ILD

Inter-Channel Level Difference

Services
Introduced in Rel-18
Inter-Channel Level Difference (ILD) is an audio parameter in 3GPP's immersive media specifications that defines the relative level difference between audio channels. It is crucial for creating realistic spatial audio and immersive soundscapes in services like 360-degree video and extended reality (XR).

Description

Inter-Channel Level Difference (ILD) is a key perceptual attribute and technical parameter within 3GPP's standards for immersive audio, particularly those related to 5G Media Streaming (5GMS) and Extended Reality (XR). Defined in specifications like TS 26.253 (Immersive Voice and Audio Services), ILD quantifies the difference in sound pressure level (or signal power) between two or more audio channels at a specific point in time for a given audio object or scene. In a multi-channel audio setup (e.g., stereo, 5.1 surround, or Ambisonics), these level differences between channels are a primary cue the human auditory system uses to perceive the direction and width of a sound source.

In the context of 3GPP's immersive media codecs and formats, such as MPEG-H 3D Audio or AC-4, ILD parameters are often part of a larger set of spatial audio descriptors that may include Inter-Channel Time Difference (ICTD) and coherence. These parameters can be extracted during audio production, encoded efficiently as metadata alongside the core audio signals, and then used by a compliant audio renderer at the playback device to reconstruct the spatial sound field. This parametric approach allows for high-quality immersive audio to be delivered at lower bitrates compared to transmitting all discrete channels independently, which is vital for streaming over mobile networks.

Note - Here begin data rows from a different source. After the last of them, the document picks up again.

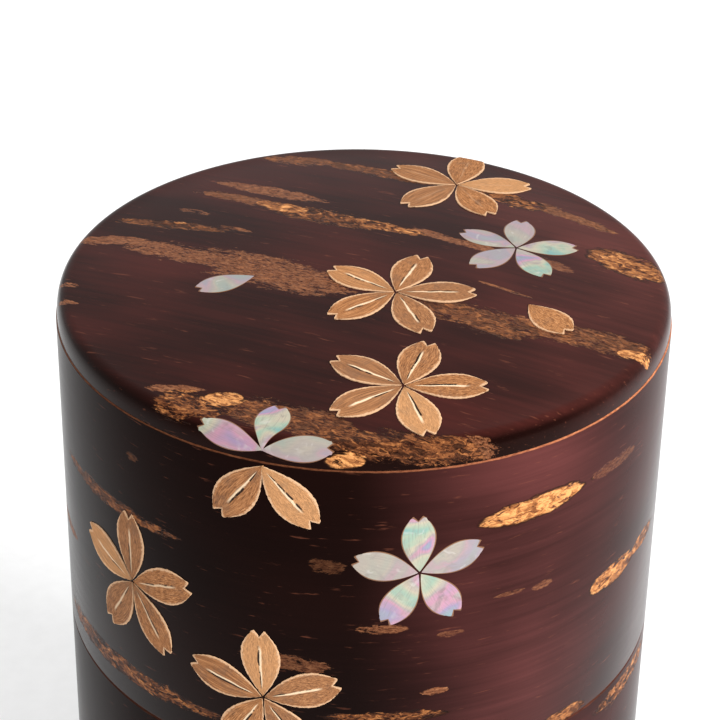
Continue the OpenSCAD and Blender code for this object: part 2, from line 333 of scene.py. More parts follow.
fray_big = noise(bark_skin, vectors(bark_skin, "MULTIPLY", sheet, (0.22, 0.75, 0.75)), 1.0, 3.0, 0.6, 0.6)
fray_fine = noise(bark_skin, vectors(bark_skin, "MULTIPLY", sheet, (1.1, 3.6, 3.6)), 1.0, 4.0, 0.65, 0.4)
loose = flipped(bark_skin, smooth(bark_skin, given["Gold"], 0.5, 0.9))
big_reach = maths(bark_skin, "MULTIPLY_ADD", loose, 1.1, 1.0)
fine_reach = maths(bark_skin, "MULTIPLY_ADD", loose, 1.5, 0.35)
ragged = swung(bark_skin, fray_big, big_reach, given["Depth"])
ragged = swung(bark_skin, fray_fine, fine_reach, ragged)
mark = smooth(bark_skin, ragged, 0.02, 0.20)
worn = noise(bark_skin, vectors(bark_skin, "MULTIPLY", sheet, (0.45, 1.3, 1.3)), 1.0, 6.0, 0.7, 0.8)
worn = maths(bark_skin, "SUBTRACT", worn, maths(bark_skin, "MULTIPLY", ragged, 0.06))
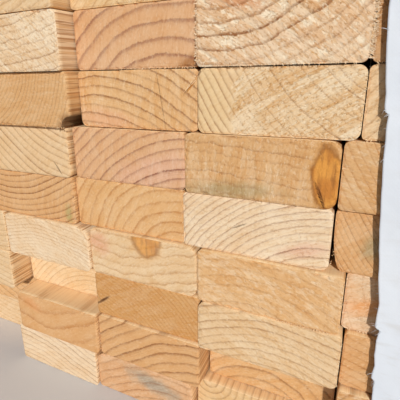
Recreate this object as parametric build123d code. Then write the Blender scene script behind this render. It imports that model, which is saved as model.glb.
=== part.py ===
"""A stacked bundle of kiln-dried pine studs with what is left of its lumber wrap.

The studs lie flat in layers, with their ends nearly flush. The front end of the bundle faces -Y,
the studs run along +Y, and the wrap covers the right-hand long side. Sizes are in millimetres.
"""
from build123d import *
import os
import random

# One stud, planed on four sides and cut to length
stud_width = 89.0
stud_thickness = 38.0
stud_length = 2353.0
edge_ease = 2.5

# Wane, the round of the trunk left along a corner of a few studs, and a corner worn in handling
wane_radius = 13.0
worn_radius = 7.0

# The stack
studs_per_layer = 16
layer_count = 13
side_gap = 1.2
side_wander = 0.4
setback_least = -3.0
setback_most = 7.0

# How far each layer, counted from the bottom, has slid to the right
layer_slides = {
    1: -1.0, 2: 5.5, 3: 3.0, 4: 3.4, 5: -8.0, 6: -6.1, 7: 1.9, 8: -0.5,
    10: -3.0, 11: 4.0, 12: -1.5, 13: 2.5,
}

# Front ends that stand out or sit back, by layer from the bottom and place from the left.
# A positive setback lies further into the bundle.
front_setbacks = {
    (1, 11): 30.0, (1, 12): -2.0, (1, 13): 0.5, (1, 14): 9.0,
    (2, 11): 25.0, (2, 12): -4.0, (2, 13): -1.5, (2, 14): 17.0,
    (3, 11): -2.5, (3, 12): 18.5, (3, 13): 1.3, (3, 14): -2.5, (3, 15): 4.0,
    (4, 11): -2.0, (4, 12): -2.0, (4, 13): 0.2, (4, 14): -1.0, (4, 15): 8.0,
    (5, 12): 0.5, (5, 13): 4.0, (5, 14): 2.4, (5, 15): 6.0,
    (6, 12): -1.5, (6, 13): 3.0, (6, 14): 1.0, (6, 15): 3.0,
    (7, 12): -6.3, (7, 13): 6.0, (7, 14): 3.3, (7, 15): 6.0,
    (8, 12): -9.5, (8, 13): 6.3, (8, 14): 1.6, (8, 15): 5.0,
    (9, 12): -10.0, (9, 13): 7.0, (9, 14): 2.0, (9, 15): 4.0,
}

# Studs with a wider gap on their left than the rest, and how much wider it is
wider_gaps = {(3, 13): 1.0, (3, 15): 1.5, (5, 15): 1.8, (8, 6): 2.5, (11, 10): 2.0}

# Studs with wane or worn corners. Each corner is a side and a level, 1 for right or top and -1 for
# left or bottom, with the radius left there.
waney_corners = {
    (4, 12): {(1, 1): wane_radius, (-1, 1): worn_radius},
    (4, 13): {(1, 1): worn_radius, (1, -1): worn_radius},
    (1, 13): {(-1, 1): wane_radius, (1, 1): wane_radius},
    (5, 15): {(-1, -1): wane_radius},
    (6, 14): {(1, 1): worn_radius, (1, -1): worn_radius},
    (7, 12): {(1, -1): worn_radius},
    (10, 3): {(-1, 1): wane_radius},
    (12, 9): {(1, 1): wane_radius},
    (2, 5): {(-1, -1): wane_radius},
}

# The wrap, a woven plastic sheet that has been cut away along a ragged line
wrap_thickness = 0.8
wrap_clearance = 0.4
wrap_end_standoff = 5.0
wrap_fold_radius = 6.0
wrap_hem_height = 36.0
# How many studs of a layer, counted from the right, lie under the flap at the back
studs_under_flap = 3

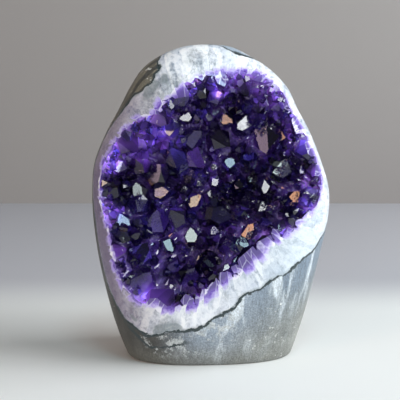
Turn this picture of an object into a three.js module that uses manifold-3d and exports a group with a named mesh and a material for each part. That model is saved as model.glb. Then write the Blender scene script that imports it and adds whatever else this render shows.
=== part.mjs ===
// An amethyst geode cut as a standing piece: a thick chip of geode wall, sawn flat underneath and
// ground smooth all round, with its crystal-lined hollow facing the front. Three layers grew on each
// other: the grey basalt that held the geode, a band of white quartz, and the crust of amethyst.
// Millimetres, +Z up, the hollow faces -Y. The origin is at the middle of the underside.
import * as THREE from "three";
import { ConvexGeometry } from "three/addons/geometries/ConvexGeometry.js";
import { mergeVertices } from "three/addons/utils/BufferGeometryUtils.js";
import Module from "manifold-3d";

const wasm = await Module();
wasm.setup();

// The ground outside, level by level: height, left edge, right edge, front, back.
const LEVELS = [
  [0, -40.5, 39.0, -26.5, 31.0],
  [8, -43.8, 41.6, -30.0, 33.0],
  [20, -47.8, 45.2, -34.0, 35.5],
  [35, -51.6, 49.2, -37.0, 37.4],
  [50, -54.6, 52.6, -38.3, 38.0],
  [66, -56.6, 56.2, -38.4, 37.6],
  [80, -57.0, 56.6, -37.2, 36.2],
  [93, -55.8, 53.0, -35.0, 33.6],
  [107, -50.2, 47.4, -31.5, 29.6],
  [119, -43.6, 41.0, -27.0, 25.4],
  [129, -38.4, 36.0, -22.0, 21.0],
  [138, -32.0, 27.0, -16.5, 16.5],
  [144.4, -22.5, 16.5, -11.5, 11.5],
  [147.9, -12.5, 8.5, -6.5, 6.5],
  [149, -2.0, -2.0, 0.0, 0.0],
];
const SQUARENESS = 2.5; // 2 would make every level an ellipse
const TURN = THREE.MathUtils.degToRad(5); // the whole stone stands turned a little
const OUTSIDE_RINGS = 19;
const OUTSIDE_SIDES = 36;

// The hollow, seen from the front as a loop about its middle: direction in degrees from +X
// towards +Z, distance from the middle, and the depth y there.
const MIDDLE = { x: -1, z: 84 };
const MOUTH = [
  [0, 53.6, -14.5],
  [12, 52.5, -12.5],
  [27, 51.5, -12.2],
  [41, 52.5, -12.0],
  [55, 57.0, -9.5],
  [67, 56.5, -12.0],
  [79, 53.5, -16.2],
  [93, 51.8, -18.2],
  [105, 48.5, -21.4],
  [116, 46.0, -23.4],
  [127, 43.0, -25.8],
  [140, 46.4, -23.4],
  [153, 48.4, -22.2],
  [166, 50.3, -20.6],
  [180, 51.6, -20.4],
  [193, 51.4, -23.2],
  [206, 51.7, -26.8],
  [218, 57.2, -26.9],
  [235, 62.4, -30.4],
  [250, 59.8, -35.0],
  [262, 54.0, -36.6],
  [276, 45.5, -37.2],
  [292, 41.8, -36.4],
  [308, 40.0, -34.8],
  [320, 39.6, -33.4],
  [332, 43.5, -29.8],
  [345, 50.3, -23.2],
];
const HOLLOW_FLOOR = -7; // y at the middle of the hollow, under the crystals
const HOLLOW_STEEPNESS = 3.6; // how late the floor turns up into the wall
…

The technical implementation involves analyzing the audio scene to determine the level relationships between channels for different frequency bands and time segments. For object-based audio, where sounds are treated as individual entities with positional metadata, the ILD is calculated based on the intended position of the audio object relative to the listener and the speaker layout. The renderer uses this ILD data, along with a model of the playback environment (e.g., headphones or a specific speaker array), to synthesize the appropriate audio signals for each output channel, creating the illusion of sounds coming from specific directions. This process is fundamental to delivering convincing 360-degree audio experiences for virtual reality (VR), augmented reality (AR), and immersive teleconferencing.

Purpose & Motivation

ILD was standardized in 3GPP to address the growing demand for high-quality, bandwidth-efficient immersive audio services over 5G networks. Traditional multi-channel audio (like 5.1 surround) transmits each channel independently, requiring high bitrates that are inefficient for mobile streaming. As services like 360-degree video, VR, and XR emerged, there was a need for audio that could match the visual immersion without consuming excessive network resources.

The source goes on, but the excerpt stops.